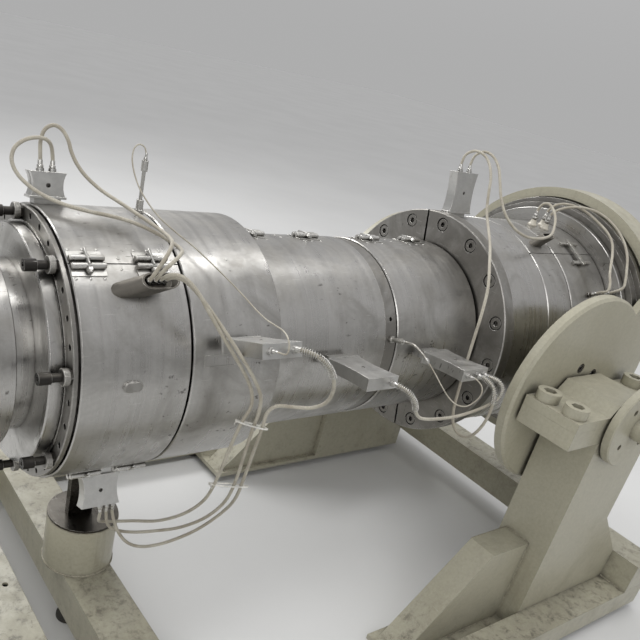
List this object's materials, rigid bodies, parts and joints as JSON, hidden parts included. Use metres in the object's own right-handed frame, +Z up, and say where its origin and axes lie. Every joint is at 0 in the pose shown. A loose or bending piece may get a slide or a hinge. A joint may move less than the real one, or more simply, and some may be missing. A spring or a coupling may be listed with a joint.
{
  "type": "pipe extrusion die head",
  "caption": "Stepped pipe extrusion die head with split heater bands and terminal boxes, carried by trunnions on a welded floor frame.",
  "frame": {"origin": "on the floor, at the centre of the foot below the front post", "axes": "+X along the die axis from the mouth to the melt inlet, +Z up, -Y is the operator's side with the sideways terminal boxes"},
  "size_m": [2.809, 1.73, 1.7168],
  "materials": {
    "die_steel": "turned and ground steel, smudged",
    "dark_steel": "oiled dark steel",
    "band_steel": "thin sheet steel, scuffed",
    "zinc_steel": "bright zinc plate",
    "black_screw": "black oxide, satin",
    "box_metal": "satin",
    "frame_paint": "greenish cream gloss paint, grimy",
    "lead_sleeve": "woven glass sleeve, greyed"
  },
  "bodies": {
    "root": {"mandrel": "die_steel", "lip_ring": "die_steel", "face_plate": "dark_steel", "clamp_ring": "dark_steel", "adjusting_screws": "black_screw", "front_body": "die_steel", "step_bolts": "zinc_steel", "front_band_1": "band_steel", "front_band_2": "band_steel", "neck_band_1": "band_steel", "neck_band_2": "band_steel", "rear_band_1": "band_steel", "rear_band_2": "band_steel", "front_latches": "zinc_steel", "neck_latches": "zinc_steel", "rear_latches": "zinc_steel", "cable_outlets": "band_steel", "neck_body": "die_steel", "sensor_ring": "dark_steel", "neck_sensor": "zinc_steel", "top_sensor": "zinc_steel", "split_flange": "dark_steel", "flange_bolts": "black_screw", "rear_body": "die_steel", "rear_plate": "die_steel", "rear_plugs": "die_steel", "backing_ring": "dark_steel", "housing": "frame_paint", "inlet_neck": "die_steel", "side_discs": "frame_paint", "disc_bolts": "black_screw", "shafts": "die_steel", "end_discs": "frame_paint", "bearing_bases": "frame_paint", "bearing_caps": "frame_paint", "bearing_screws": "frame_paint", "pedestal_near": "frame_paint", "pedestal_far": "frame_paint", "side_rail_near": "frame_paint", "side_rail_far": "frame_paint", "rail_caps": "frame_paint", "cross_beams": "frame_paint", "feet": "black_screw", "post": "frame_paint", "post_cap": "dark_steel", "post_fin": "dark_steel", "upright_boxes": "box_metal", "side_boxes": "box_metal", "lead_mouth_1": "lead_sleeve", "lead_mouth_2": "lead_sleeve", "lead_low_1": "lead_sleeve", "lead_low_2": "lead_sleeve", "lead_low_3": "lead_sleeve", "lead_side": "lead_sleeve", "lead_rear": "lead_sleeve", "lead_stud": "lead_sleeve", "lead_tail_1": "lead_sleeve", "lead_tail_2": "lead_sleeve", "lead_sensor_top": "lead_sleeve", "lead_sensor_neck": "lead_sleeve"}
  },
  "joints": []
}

-=-=-=-=-

| WRITTEN PROBLEM |
Print the whole listing exactly as it is.

| TASK ANSWER |
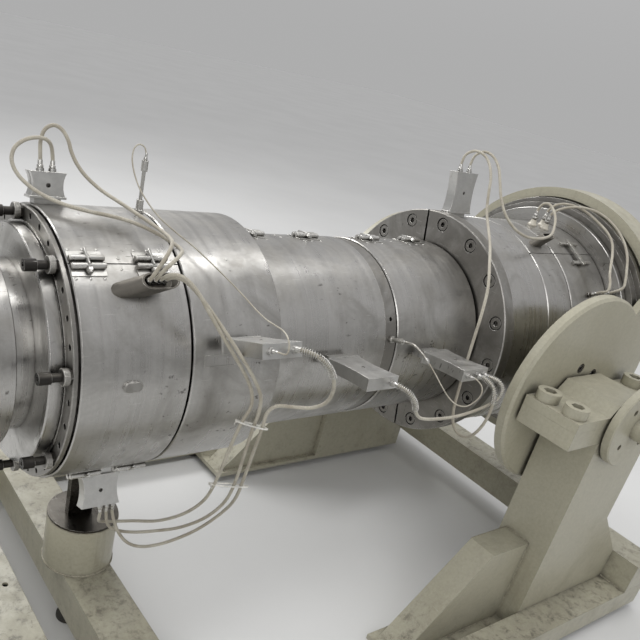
List this object's materials, rigid bodies, parts and joints as JSON, hidden parts included. Use metres in the object's own right-handed frame, +Z up, and say where its origin and axes lie. Every joint is at 0 in the pose shown. A loose or bending piece may get a slide or a hinge. A joint may move less than the real one, or more simply, and some may be missing. A spring or a coupling may be listed with a joint.
{
  "type": "pipe extrusion die head",
  "caption": "Stepped pipe extrusion die head with split heater bands and terminal boxes, carried by trunnions on a welded floor frame.",
  "frame": {"origin": "on the floor, at the centre of the foot below the front post", "axes": "+X along the die axis from the mouth to the melt inlet, +Z up, -Y is the operator's side with the sideways terminal boxes"},
  "size_m": [2.809, 1.73, 1.7168],
  "materials": {
    "die_steel": "turned and ground steel, smudged",
    "dark_steel": "oiled dark steel",
    "band_steel": "thin sheet steel, scuffed",
    "zinc_steel": "bright zinc plate",
    "black_screw": "black oxide, satin",
    "box_metal": "satin",
    "frame_paint": "greenish cream gloss paint, grimy",
    "lead_sleeve": "woven glass sleeve, greyed"
  },
  "bodies": {
    "root": {"mandrel": "die_steel", "lip_ring": "die_steel", "face_plate": "dark_steel", "clamp_ring": "dark_steel", "adjusting_screws": "black_screw", "front_body": "die_steel", "step_bolts": "zinc_steel", "front_band_1": "band_steel", "front_band_2": "band_steel", "neck_band_1": "band_steel", "neck_band_2": "band_steel", "rear_band_1": "band_steel", "rear_band_2": "band_steel", "front_latches": "zinc_steel", "neck_latches": "zinc_steel", "rear_latches": "zinc_steel", "cable_outlets": "band_steel", "neck_body": "die_steel", "sensor_ring": "dark_steel", "neck_sensor": "zinc_steel", "top_sensor": "zinc_steel", "split_flange": "dark_steel", "flange_bolts": "black_screw", "rear_body": "die_steel", "rear_plate": "die_steel", "rear_plugs": "die_steel", "backing_ring": "dark_steel", "housing": "frame_paint", "inlet_neck": "die_steel", "side_discs": "frame_paint", "disc_bolts": "black_screw", "shafts": "die_steel", "end_discs": "frame_paint", "bearing_bases": "frame_paint", "bearing_caps": "frame_paint", "bearing_screws": "frame_paint", "pedestal_near": "frame_paint", "pedestal_far": "frame_paint", "side_rail_near": "frame_paint", "side_rail_far": "frame_paint", "rail_caps": "frame_paint", "cross_beams": "frame_paint", "feet": "black_screw", "post": "frame_paint", "post_cap": "dark_steel", "post_fin": "dark_steel", "upright_boxes": "box_metal", "side_boxes": "box_metal", "lead_mouth_1": "lead_sleeve", "lead_mouth_2": "lead_sleeve", "lead_low_1": "lead_sleeve", "lead_low_2": "lead_sleeve", "lead_low_3": "lead_sleeve", "lead_side": "lead_sleeve", "lead_rear": "lead_sleeve", "lead_stud": "lead_sleeve", "lead_tail_1": "lead_sleeve", "lead_tail_2": "lead_sleeve", "lead_sensor_top": "lead_sleeve", "lead_sensor_neck": "lead_sleeve"}
  },
  "joints": []
}